Oral session, Monday, January 15
Salon del Rey South, Hilton

[33.05] Thermally-driven Neutron Star Glitches

B. Link (MSU), R. I. Epstein (LANL)

We examine the thermal and dynamical response of a neutron star to a sudden perturbation of the inner crust temperature. During the star's evolution, starquakes and other processes may deposit \gap 10^42 ergs, causing significant internal heating and increased frictional coupling between the crust and the more rapidly rotating neutron superfluid the star is expected to contain. Through numerical simulation we study the propagation of the thermal wave created by the energy deposition, the induced motion of the interior superfluid, and the resulting spin evolution of the crust.
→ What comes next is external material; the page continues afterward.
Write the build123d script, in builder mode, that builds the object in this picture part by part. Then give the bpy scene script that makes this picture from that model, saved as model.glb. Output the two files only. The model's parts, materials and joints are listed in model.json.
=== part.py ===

We find that energy depositions of \sim 10^40 ergs produce gradual spin-ups above the timing noise level, while larger energy depositions produce sudden spin jumps resembling pulsar glitches. For a star with a temperature in the observed range of the Vela pulsar, an energy deposition of \sim 10^42 ergs produces a large spin-up taking place over minutes, similar to the Vela ``Christmas'' glitch. Comparable energy deposition in a younger and hotter ``Crab-like'' star produces a smaller spin-up taking place over \sim 1 day, similar to that seen during the partially time-resolved Crab glitch of 1989.